Superiora não se desculpa

O resultado deste confronto surge na breve sequência do confessionário. Frears mantém sua câmera atrás do sacerdote, vendo-se apenas a face dela. O sacerdote lhe pede para confessar e ela o deixa falando sozinho. Termina ali o temor de Filomena à autoridade da Igreja, não sua fé. Isto mostra que a religião é a fé organizada, segundo dogmas, preceitos e liturgias, difundidos teologicamente. Ela bem o demonstra ao perdoar a ex-Superiora Hildergarde, por não ter de subordinar-se mais a ela.

Hildergarde, porém, resiste às acusações de Sixsmith, ao invés de penitenciar-se: “Eu mantive meu voto de castidade minha vida inteira. Abnegação e mortificação da carne são o que nos levam para mais perto de Deus. Aquelas garotas não podem culpar a ninguém além delas mesmas e sua própria incontinência carnal”. E conclui a altercação com ele, confrontando-o:O Senhor Jesus Cristo será meu Juiz, não homens como você”. E ele a contesta: “Mesmo? Porque acho que se Jesus estivesse aqui iria te derrubar dessa cadeira de rodas e você não iria embora andando”.

O que se depreende deste filme, intercalado de flashbacks de Filomena jovem e Anthony criança, e estruturado em planos fixos, é a impressão de que Frears não está interessado na religião em si, mas no que a Igreja Católica se transformou (e não só ela, também as protestantes). Tornou-se parte da superestrutura capitalista, defendendo posições burguesas, conservadoras, atrasadas, a ponto de se confundir com o Estado burguês. Assim, a decadência deste sistema arrastou-a para a crise moral, ética, sócio-político-econômica, que hoje atravessa.

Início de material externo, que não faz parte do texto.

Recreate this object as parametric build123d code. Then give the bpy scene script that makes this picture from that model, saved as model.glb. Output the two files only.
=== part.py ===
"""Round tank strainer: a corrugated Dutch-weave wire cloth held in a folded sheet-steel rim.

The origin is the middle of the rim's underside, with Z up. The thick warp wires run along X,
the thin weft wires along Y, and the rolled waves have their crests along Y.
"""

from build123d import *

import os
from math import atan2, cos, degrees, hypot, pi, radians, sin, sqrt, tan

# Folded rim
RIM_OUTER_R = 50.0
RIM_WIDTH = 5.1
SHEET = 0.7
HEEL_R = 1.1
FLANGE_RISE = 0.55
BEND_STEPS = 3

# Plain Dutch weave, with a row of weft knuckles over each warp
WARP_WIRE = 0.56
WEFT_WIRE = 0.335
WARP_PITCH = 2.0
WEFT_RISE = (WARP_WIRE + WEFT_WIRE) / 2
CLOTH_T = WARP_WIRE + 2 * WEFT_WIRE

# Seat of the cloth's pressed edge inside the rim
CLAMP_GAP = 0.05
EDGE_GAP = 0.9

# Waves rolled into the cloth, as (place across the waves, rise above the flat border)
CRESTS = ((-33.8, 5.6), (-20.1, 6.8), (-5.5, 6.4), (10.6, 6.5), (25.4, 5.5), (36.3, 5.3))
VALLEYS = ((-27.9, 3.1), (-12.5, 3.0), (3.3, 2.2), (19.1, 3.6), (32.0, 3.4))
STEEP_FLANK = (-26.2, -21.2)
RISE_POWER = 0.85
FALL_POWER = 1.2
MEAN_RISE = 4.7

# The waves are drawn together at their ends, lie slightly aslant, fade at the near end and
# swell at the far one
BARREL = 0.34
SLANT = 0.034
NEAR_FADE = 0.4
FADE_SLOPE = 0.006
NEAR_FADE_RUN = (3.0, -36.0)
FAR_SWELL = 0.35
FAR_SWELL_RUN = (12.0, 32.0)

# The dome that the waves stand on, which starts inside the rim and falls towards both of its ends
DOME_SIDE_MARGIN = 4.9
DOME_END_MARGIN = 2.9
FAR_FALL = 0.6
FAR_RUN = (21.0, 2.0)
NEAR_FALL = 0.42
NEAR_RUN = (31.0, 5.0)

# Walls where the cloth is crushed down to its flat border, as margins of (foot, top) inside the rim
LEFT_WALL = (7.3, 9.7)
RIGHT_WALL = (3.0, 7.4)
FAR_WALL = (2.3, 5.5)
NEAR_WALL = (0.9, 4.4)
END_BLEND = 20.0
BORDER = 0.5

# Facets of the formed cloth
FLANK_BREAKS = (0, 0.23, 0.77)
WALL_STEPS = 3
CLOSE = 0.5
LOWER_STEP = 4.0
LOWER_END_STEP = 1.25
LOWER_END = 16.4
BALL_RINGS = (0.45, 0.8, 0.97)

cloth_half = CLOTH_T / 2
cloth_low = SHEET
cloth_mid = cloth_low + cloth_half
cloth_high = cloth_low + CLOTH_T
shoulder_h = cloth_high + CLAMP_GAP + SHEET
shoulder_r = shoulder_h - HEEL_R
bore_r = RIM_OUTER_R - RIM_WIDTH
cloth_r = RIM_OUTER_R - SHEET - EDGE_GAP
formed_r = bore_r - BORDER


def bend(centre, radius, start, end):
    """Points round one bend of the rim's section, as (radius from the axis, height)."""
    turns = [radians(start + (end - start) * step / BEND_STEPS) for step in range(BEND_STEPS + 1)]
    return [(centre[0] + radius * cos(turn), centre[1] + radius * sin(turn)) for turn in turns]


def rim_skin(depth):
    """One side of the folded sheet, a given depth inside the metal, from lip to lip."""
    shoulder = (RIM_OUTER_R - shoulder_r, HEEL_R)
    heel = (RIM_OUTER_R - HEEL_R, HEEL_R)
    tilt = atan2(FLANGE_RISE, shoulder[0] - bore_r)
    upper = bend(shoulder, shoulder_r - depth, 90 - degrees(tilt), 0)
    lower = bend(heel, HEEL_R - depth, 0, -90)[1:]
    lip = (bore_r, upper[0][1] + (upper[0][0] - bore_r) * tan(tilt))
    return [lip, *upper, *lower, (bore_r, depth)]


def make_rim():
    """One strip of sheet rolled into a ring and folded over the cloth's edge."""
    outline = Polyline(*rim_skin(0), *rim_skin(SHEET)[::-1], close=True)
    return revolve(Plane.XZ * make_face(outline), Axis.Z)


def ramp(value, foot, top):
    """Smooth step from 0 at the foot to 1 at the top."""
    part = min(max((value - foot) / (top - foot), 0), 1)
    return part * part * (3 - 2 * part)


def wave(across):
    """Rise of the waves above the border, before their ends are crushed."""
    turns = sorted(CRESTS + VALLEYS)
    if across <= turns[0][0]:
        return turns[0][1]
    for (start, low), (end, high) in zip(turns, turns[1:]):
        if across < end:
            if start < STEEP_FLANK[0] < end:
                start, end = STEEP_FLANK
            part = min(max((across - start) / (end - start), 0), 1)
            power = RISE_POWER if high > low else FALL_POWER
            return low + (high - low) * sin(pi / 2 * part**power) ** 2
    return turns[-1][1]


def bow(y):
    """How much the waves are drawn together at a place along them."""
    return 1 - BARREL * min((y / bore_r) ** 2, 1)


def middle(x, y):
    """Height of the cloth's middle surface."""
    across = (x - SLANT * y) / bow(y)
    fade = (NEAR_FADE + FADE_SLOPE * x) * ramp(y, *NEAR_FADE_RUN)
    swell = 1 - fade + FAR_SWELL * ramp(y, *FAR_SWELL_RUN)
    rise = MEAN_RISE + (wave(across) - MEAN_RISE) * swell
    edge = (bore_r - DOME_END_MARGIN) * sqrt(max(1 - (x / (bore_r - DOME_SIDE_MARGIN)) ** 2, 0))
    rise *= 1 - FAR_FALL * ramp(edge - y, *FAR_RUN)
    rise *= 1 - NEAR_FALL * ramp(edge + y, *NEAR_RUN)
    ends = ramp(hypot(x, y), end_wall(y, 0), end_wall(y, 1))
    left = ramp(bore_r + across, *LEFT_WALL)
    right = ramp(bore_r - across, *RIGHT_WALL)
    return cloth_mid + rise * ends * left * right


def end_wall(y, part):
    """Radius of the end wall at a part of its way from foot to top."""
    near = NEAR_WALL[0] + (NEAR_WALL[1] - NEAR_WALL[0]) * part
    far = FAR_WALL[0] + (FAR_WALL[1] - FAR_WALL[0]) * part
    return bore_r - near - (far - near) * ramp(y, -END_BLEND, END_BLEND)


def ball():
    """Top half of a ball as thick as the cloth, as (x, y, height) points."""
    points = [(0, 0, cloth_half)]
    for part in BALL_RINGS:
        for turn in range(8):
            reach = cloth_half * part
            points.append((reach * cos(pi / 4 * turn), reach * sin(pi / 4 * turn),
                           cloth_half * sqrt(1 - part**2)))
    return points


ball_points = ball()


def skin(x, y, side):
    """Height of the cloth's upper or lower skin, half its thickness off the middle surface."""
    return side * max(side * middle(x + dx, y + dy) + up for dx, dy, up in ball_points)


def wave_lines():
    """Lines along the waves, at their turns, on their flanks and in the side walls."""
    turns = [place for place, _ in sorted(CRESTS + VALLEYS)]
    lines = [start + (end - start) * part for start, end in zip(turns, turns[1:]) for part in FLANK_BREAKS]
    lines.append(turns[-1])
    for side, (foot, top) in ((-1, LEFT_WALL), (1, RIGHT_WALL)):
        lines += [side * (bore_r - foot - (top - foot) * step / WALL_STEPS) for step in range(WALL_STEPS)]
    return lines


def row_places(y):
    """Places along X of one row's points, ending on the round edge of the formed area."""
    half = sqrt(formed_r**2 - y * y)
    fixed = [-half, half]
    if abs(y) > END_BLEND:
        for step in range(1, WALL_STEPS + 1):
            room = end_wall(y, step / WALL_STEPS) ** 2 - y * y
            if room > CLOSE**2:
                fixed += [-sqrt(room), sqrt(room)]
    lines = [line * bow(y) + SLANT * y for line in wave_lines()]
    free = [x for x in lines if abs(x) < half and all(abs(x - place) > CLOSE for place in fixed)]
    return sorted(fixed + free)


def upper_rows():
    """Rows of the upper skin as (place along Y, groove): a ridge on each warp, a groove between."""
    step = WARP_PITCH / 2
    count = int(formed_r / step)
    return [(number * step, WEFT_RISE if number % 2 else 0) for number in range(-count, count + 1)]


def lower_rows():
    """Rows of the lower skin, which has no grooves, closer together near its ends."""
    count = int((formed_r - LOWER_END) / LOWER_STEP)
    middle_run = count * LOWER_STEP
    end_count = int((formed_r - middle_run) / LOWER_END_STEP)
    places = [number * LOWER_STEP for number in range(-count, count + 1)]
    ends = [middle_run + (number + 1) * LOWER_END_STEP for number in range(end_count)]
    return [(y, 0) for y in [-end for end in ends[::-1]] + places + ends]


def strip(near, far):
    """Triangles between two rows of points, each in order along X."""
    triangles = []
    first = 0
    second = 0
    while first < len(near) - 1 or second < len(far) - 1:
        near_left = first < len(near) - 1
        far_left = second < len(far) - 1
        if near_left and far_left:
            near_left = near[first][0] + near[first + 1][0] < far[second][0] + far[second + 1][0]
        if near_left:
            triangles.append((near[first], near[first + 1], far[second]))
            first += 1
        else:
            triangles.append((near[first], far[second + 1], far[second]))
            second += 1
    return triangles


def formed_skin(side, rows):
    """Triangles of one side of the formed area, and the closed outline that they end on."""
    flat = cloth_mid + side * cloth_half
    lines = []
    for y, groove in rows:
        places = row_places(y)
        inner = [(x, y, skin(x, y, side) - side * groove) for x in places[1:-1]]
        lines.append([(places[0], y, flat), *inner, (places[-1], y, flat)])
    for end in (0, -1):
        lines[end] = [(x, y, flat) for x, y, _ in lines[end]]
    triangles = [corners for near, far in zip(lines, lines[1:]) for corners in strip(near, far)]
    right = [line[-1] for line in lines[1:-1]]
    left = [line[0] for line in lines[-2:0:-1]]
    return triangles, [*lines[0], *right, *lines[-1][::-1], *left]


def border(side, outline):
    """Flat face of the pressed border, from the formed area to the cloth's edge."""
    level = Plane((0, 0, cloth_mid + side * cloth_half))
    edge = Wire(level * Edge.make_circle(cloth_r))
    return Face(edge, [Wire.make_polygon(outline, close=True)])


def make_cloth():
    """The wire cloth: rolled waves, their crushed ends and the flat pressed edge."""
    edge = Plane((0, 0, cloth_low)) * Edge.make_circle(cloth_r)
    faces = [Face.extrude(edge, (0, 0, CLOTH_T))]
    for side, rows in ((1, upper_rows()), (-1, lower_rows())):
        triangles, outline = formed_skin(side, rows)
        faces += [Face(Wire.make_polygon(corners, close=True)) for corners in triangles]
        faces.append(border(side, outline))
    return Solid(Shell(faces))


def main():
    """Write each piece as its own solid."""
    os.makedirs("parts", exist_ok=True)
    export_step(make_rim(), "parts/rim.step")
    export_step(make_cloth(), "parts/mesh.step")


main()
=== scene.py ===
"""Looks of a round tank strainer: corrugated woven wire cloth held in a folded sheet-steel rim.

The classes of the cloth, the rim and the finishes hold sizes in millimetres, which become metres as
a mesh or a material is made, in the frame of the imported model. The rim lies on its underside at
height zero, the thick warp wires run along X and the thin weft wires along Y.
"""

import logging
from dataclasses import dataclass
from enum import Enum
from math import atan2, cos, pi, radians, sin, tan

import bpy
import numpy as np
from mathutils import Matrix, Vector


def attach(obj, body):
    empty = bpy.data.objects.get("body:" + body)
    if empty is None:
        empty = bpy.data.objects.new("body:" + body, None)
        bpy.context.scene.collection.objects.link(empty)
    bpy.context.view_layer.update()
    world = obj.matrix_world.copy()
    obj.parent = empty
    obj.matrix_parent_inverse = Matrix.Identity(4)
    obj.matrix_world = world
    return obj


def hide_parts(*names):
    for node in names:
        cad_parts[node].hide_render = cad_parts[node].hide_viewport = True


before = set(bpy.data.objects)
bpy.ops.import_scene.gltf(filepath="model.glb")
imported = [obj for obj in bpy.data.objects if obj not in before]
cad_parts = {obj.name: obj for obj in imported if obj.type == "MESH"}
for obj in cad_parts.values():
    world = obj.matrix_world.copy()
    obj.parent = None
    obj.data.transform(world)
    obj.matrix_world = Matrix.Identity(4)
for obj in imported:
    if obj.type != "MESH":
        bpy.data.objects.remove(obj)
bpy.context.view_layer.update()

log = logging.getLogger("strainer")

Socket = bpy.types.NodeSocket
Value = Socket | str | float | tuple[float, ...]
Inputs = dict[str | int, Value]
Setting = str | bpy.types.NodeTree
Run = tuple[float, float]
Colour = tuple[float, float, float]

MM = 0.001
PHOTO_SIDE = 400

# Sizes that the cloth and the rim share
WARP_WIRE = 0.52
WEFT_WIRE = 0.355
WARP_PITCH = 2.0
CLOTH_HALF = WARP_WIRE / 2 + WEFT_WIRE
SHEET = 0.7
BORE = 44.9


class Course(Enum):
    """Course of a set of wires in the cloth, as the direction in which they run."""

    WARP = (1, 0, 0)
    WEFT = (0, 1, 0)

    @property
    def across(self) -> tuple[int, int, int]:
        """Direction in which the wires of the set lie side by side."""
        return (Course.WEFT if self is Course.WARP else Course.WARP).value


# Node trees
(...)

“Filomena”. (“Philomena”). Drama/religião. Reino Unido. 2013. 98 minutos. Edição: Valerio Bonelli. Música: Alexandre Desplat. Fotografia: Robbee Ryan. Roteiro: Steve Coogan/Jeff Pope, baseado no livro “A Criança Perdida de Filomena Lee”, do jornalista Martin Sixsmith. Direção: Stephen Frears. Elenco: Judi Dench, Steve Coogan, Barbara Jefford, Peter Olsson, Michelle Fairley.